**Work instructions**
Return only the lines between the line holding "Write the build123d" and the line holding "BAND_WALL = 0.5", the two boundary lines included, exactly as they appear.

### Items ###

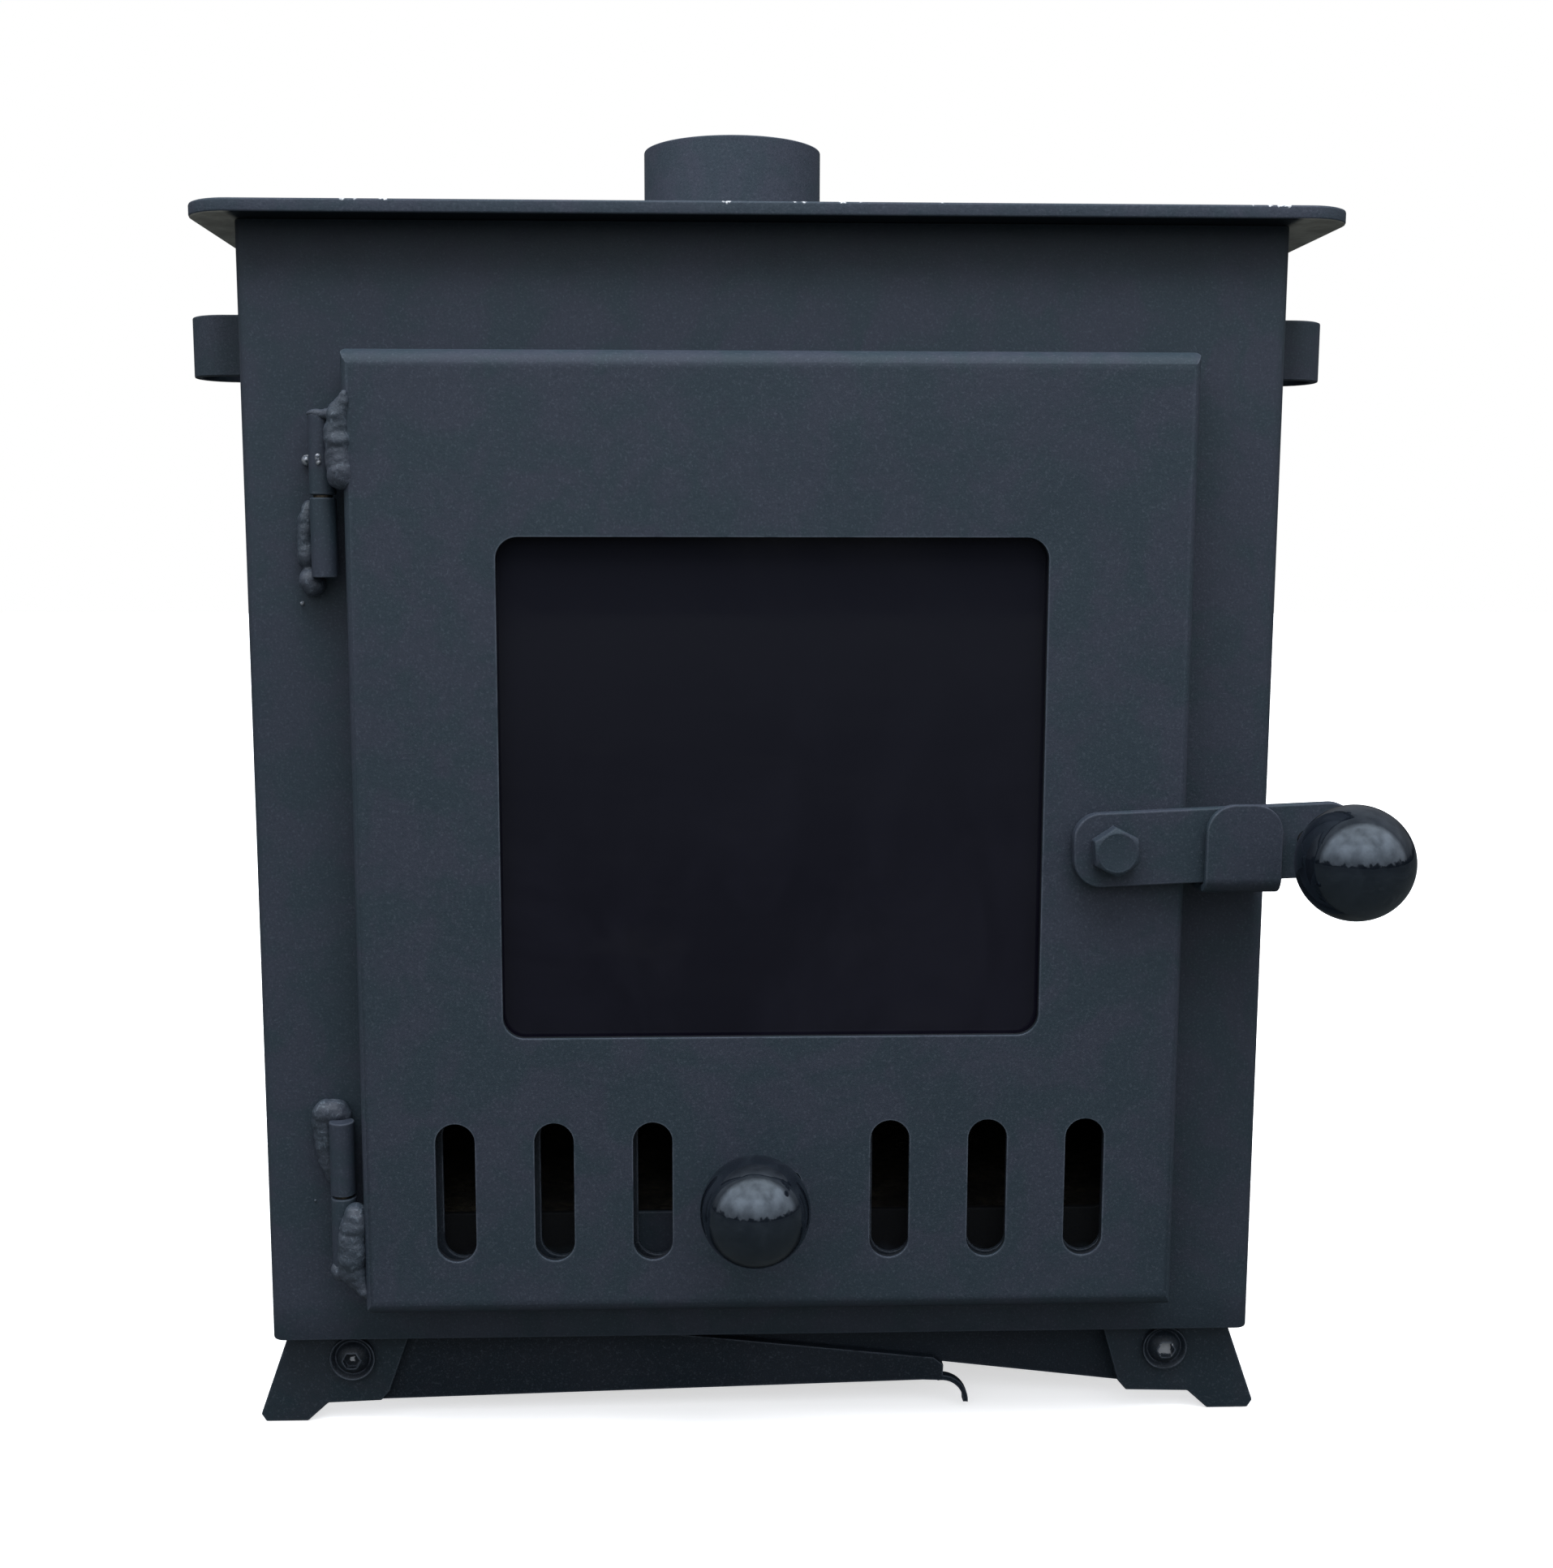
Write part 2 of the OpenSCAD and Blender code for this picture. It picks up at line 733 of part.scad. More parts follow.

###
### Items ###

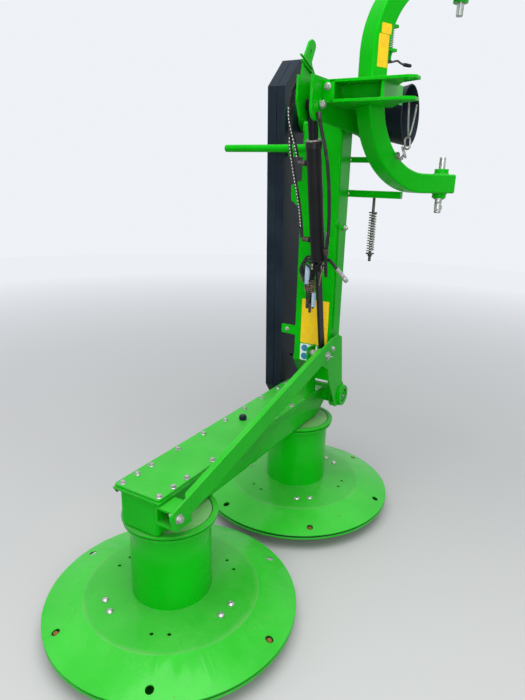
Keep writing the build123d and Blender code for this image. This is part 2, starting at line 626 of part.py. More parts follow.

###
### Items ###

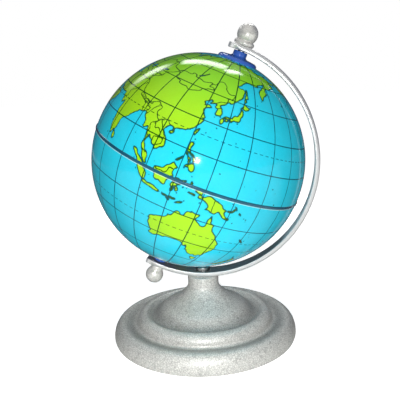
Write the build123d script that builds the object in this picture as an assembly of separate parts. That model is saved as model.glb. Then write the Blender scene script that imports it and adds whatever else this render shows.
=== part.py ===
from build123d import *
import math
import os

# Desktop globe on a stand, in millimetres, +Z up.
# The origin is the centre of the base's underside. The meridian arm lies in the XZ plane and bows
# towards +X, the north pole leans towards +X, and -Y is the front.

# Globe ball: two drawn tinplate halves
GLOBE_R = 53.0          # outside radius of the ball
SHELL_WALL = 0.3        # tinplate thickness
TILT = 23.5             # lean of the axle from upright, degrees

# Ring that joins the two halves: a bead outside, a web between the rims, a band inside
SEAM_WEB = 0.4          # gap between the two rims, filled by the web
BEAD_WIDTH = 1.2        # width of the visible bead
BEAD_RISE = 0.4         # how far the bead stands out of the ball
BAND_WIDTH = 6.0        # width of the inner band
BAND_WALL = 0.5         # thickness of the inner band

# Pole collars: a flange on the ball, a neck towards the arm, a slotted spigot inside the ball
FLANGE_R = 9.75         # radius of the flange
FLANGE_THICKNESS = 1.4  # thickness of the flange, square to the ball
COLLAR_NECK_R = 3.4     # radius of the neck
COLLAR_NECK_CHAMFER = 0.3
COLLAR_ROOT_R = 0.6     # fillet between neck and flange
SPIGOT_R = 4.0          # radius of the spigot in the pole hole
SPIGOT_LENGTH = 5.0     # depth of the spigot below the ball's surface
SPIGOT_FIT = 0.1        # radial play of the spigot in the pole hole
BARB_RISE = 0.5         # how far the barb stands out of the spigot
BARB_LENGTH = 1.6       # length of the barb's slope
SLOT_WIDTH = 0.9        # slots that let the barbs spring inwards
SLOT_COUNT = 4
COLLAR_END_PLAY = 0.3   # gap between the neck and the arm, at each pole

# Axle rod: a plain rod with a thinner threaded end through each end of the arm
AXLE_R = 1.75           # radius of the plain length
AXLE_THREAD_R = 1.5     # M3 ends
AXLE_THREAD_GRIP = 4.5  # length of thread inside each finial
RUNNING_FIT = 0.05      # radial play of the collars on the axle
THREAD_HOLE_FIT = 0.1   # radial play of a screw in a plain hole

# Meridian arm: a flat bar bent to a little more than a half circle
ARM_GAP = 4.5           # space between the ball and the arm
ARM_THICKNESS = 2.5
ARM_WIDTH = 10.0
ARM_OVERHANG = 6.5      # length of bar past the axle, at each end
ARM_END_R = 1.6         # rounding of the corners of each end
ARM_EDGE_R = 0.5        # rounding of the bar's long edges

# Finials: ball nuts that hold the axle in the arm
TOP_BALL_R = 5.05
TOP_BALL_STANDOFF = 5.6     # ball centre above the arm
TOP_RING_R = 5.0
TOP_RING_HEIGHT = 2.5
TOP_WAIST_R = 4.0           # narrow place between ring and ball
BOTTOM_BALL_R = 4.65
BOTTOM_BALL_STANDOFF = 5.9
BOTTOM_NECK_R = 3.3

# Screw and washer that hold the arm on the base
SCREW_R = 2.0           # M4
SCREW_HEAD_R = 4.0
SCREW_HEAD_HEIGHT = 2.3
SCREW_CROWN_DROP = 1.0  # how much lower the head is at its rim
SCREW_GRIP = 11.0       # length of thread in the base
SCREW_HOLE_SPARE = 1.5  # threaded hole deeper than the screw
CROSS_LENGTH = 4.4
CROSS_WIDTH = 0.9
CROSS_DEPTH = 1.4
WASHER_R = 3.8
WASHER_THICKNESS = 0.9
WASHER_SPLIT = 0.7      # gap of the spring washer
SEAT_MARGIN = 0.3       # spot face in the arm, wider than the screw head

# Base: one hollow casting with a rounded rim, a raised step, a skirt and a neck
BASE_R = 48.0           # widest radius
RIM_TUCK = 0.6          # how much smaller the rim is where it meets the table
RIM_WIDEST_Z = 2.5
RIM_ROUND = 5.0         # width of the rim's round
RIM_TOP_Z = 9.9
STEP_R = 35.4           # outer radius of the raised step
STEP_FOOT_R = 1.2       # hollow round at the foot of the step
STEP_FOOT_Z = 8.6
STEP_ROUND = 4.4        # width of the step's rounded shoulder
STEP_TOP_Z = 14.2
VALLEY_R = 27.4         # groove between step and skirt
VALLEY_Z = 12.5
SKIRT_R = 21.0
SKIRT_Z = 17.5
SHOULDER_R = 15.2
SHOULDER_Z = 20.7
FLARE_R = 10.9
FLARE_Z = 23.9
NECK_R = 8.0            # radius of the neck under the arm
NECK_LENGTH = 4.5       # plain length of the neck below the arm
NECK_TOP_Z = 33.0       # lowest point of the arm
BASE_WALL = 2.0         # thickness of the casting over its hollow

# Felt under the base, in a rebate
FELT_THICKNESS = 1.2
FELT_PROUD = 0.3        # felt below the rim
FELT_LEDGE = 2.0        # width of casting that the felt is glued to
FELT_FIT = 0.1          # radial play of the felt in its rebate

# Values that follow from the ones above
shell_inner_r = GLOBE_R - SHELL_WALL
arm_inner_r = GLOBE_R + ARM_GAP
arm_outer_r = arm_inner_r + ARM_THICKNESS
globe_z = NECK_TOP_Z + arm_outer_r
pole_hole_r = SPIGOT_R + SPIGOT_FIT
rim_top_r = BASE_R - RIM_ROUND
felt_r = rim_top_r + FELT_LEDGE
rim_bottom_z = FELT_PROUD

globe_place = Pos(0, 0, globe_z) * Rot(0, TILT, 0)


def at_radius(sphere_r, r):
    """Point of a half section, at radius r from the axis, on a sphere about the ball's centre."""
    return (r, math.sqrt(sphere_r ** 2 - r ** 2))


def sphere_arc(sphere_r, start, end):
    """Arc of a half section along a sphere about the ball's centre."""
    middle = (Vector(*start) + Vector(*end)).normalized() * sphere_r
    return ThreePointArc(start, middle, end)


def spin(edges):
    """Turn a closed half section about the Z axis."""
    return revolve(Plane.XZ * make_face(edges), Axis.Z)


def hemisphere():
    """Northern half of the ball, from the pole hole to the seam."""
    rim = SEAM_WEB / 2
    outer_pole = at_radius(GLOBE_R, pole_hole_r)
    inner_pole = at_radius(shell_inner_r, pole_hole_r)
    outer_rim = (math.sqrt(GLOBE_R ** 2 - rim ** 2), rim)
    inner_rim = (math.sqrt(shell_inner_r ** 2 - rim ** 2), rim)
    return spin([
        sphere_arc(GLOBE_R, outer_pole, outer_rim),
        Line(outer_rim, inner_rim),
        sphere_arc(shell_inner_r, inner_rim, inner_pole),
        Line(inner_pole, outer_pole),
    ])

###

**Written answer**
Write the build123d script that builds the object in this picture as an assembly of separate parts. That model is saved as model.glb. Then write the Blender scene script that imports it and adds whatever else this render shows.
=== part.py ===
from build123d import *
import math
import os

# Desktop globe on a stand, in millimetres, +Z up.
# The origin is the centre of the base's underside. The meridian arm lies in the XZ plane and bows
# towards +X, the north pole leans towards +X, and -Y is the front.

# Globe ball: two drawn tinplate halves
GLOBE_R = 53.0          # outside radius of the ball
SHELL_WALL = 0.3        # tinplate thickness
TILT = 23.5             # lean of the axle from upright, degrees

# Ring that joins the two halves: a bead outside, a web between the rims, a band inside
SEAM_WEB = 0.4          # gap between the two rims, filled by the web
BEAD_WIDTH = 1.2        # width of the visible bead
BEAD_RISE = 0.4         # how far the bead stands out of the ball
BAND_WIDTH = 6.0        # width of the inner band
BAND_WALL = 0.5         # thickness of the inner band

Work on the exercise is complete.